• **EXERCISE TASK**
Find the lines containing the word "piece" and copy every one of them.

..........

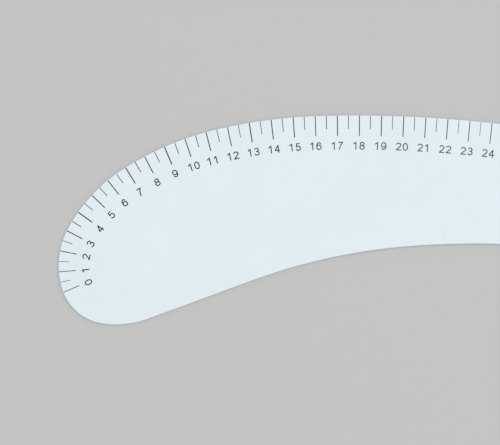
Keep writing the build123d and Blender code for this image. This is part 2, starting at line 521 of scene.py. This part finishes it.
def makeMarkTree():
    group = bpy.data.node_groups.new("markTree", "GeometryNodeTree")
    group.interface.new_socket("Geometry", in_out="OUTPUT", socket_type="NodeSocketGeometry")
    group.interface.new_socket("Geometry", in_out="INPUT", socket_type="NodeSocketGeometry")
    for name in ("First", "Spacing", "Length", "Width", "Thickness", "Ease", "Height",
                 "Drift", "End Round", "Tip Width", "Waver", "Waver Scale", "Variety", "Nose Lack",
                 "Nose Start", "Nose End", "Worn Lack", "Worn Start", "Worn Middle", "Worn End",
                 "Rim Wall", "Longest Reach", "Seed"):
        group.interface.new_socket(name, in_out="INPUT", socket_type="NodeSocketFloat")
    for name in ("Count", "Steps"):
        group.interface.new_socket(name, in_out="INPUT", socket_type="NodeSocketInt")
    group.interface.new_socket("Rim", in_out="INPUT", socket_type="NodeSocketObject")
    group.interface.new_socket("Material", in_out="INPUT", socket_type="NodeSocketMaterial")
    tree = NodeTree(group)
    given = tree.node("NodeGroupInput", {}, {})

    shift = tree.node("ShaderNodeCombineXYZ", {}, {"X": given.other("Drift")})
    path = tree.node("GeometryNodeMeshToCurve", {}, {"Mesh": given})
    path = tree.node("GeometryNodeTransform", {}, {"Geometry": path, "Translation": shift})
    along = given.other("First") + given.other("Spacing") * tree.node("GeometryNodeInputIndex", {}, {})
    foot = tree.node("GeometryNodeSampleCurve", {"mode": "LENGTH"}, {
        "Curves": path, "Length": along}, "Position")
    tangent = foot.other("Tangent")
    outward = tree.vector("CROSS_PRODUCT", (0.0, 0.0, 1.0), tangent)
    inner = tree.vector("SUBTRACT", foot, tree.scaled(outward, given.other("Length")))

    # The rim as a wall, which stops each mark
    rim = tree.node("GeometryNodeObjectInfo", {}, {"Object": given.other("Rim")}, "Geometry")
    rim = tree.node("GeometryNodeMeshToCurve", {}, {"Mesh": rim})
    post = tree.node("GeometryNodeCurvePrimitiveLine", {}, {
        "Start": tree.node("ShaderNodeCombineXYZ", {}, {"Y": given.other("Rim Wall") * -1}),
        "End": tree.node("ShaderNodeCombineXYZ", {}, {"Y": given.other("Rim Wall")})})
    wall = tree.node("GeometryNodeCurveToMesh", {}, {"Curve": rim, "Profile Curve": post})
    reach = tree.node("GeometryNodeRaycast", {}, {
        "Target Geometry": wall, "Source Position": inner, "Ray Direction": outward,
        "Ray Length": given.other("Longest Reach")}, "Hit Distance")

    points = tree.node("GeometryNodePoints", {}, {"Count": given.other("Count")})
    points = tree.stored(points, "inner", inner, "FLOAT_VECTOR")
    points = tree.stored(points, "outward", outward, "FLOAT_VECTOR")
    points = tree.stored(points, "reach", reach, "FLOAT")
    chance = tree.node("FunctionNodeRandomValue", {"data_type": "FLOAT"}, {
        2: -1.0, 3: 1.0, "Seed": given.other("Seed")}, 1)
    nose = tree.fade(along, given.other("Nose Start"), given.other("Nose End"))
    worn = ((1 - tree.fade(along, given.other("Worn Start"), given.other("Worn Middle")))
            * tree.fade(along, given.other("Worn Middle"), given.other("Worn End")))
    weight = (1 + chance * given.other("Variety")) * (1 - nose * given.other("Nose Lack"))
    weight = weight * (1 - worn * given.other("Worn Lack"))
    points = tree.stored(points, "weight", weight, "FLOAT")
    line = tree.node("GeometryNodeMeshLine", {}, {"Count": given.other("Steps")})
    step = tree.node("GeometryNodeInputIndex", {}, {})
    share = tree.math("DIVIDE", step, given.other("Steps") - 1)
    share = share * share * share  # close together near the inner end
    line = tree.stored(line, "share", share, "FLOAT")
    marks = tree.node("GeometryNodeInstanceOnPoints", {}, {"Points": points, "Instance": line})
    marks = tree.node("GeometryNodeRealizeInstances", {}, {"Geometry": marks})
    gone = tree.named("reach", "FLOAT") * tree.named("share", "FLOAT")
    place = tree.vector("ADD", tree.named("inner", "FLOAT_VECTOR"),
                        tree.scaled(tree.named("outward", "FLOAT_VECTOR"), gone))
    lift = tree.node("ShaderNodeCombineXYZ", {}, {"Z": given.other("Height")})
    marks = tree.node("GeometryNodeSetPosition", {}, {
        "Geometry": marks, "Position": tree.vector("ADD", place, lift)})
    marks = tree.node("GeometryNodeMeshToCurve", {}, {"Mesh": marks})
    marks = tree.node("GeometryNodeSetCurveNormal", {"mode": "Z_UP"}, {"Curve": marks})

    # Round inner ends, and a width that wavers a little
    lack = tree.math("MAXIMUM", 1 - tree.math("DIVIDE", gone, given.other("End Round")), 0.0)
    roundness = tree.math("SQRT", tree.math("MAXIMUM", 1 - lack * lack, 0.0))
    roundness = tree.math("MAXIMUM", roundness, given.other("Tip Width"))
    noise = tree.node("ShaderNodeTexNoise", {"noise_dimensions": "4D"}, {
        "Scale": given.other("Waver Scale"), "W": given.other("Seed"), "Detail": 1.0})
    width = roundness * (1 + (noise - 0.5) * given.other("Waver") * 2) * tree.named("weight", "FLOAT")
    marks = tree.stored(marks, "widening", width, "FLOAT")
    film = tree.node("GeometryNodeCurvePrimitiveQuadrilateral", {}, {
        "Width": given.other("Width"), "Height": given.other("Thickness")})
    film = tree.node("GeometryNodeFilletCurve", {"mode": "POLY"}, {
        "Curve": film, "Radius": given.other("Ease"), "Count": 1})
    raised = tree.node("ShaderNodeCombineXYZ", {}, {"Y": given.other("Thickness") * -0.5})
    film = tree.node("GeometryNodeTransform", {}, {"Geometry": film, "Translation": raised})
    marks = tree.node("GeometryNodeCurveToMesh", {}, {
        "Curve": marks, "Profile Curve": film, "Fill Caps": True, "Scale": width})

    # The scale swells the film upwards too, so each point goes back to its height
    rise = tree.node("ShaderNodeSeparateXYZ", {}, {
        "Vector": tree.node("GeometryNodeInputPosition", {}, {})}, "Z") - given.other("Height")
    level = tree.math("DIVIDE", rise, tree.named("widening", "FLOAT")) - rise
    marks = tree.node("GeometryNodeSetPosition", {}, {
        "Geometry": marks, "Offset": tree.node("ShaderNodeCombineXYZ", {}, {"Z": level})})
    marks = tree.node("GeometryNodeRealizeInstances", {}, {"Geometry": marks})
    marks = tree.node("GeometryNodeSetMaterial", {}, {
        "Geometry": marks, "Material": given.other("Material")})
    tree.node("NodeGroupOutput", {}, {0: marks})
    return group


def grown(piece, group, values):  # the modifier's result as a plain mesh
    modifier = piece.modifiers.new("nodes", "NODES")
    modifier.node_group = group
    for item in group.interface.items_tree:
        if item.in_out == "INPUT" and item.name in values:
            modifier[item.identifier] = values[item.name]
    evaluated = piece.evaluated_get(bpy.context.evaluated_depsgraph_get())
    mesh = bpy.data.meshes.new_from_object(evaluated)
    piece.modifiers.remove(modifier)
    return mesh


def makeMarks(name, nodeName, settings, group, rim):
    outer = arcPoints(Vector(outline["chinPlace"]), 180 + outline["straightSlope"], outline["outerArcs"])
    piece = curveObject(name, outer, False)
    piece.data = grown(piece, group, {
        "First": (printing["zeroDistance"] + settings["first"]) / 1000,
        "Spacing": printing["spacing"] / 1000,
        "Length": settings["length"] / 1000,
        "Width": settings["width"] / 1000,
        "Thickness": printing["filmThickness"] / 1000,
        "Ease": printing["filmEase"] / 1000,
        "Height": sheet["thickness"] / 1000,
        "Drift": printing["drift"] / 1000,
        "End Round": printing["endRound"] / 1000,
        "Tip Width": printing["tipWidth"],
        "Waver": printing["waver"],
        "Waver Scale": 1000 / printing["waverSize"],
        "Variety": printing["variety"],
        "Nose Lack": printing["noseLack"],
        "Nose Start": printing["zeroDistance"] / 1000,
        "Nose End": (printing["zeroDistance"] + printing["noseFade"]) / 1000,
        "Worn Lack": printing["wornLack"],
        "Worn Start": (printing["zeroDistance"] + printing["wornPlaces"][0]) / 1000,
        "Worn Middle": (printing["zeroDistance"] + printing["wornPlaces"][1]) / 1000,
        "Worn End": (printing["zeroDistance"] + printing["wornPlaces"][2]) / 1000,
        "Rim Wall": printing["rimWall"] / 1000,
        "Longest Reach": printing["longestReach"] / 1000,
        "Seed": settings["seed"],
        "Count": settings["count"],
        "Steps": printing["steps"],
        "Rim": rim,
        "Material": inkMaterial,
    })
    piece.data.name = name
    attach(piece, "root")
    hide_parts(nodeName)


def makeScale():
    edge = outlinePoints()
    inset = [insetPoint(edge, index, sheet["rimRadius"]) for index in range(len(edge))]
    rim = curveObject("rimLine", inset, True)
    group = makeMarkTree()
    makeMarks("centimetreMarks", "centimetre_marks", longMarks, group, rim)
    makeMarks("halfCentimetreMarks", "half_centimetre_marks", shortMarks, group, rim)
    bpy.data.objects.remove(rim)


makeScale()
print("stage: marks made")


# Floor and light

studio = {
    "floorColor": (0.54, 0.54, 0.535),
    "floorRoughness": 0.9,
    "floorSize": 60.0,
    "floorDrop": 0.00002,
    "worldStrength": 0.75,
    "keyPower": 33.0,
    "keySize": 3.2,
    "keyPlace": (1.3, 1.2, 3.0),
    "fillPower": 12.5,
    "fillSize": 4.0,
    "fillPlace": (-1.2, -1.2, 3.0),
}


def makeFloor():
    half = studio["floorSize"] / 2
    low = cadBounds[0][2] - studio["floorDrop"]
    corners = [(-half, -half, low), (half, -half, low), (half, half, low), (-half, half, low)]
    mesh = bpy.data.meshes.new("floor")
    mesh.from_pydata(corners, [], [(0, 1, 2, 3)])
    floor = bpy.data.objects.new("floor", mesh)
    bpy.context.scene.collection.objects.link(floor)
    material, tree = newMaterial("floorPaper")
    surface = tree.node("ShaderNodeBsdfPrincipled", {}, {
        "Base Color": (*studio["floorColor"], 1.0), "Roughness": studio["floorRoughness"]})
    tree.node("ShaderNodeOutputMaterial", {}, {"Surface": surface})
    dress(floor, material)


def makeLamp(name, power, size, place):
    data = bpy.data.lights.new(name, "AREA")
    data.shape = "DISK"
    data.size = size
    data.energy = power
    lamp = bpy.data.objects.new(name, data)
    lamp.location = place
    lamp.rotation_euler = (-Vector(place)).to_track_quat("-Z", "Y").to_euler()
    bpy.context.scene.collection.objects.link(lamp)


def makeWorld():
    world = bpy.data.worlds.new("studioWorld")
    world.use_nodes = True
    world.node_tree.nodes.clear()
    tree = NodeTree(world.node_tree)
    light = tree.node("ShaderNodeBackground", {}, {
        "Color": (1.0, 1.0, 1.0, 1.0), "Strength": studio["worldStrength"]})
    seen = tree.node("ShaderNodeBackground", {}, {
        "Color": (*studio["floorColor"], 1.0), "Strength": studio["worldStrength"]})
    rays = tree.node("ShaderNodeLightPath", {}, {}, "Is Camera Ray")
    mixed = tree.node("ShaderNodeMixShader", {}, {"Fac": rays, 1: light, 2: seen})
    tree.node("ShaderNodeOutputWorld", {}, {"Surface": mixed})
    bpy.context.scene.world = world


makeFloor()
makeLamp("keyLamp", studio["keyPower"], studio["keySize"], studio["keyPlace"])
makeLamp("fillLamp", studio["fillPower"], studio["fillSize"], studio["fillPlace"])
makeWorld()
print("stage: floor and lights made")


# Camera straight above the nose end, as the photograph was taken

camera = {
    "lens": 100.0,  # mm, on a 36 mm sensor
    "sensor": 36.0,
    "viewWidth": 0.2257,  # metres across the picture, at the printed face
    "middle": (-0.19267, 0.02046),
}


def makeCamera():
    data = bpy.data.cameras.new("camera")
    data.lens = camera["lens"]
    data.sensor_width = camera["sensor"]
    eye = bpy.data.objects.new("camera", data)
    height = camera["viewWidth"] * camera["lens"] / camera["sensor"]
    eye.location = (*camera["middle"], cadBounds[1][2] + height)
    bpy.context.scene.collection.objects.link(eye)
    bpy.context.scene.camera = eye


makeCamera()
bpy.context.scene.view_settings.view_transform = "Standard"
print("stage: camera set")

..........

• **PROBLEM SOLUTION**
def grown(piece, group, values):  # the modifier's result as a plain mesh
    modifier = piece.modifiers.new("nodes", "NODES")
    evaluated = piece.evaluated_get(bpy.context.evaluated_depsgraph_get())
    piece.modifiers.remove(modifier)
    piece = curveObject(name, outer, False)
    piece.data = grown(piece, group, {
    piece.data.name = name
    attach(piece, "root")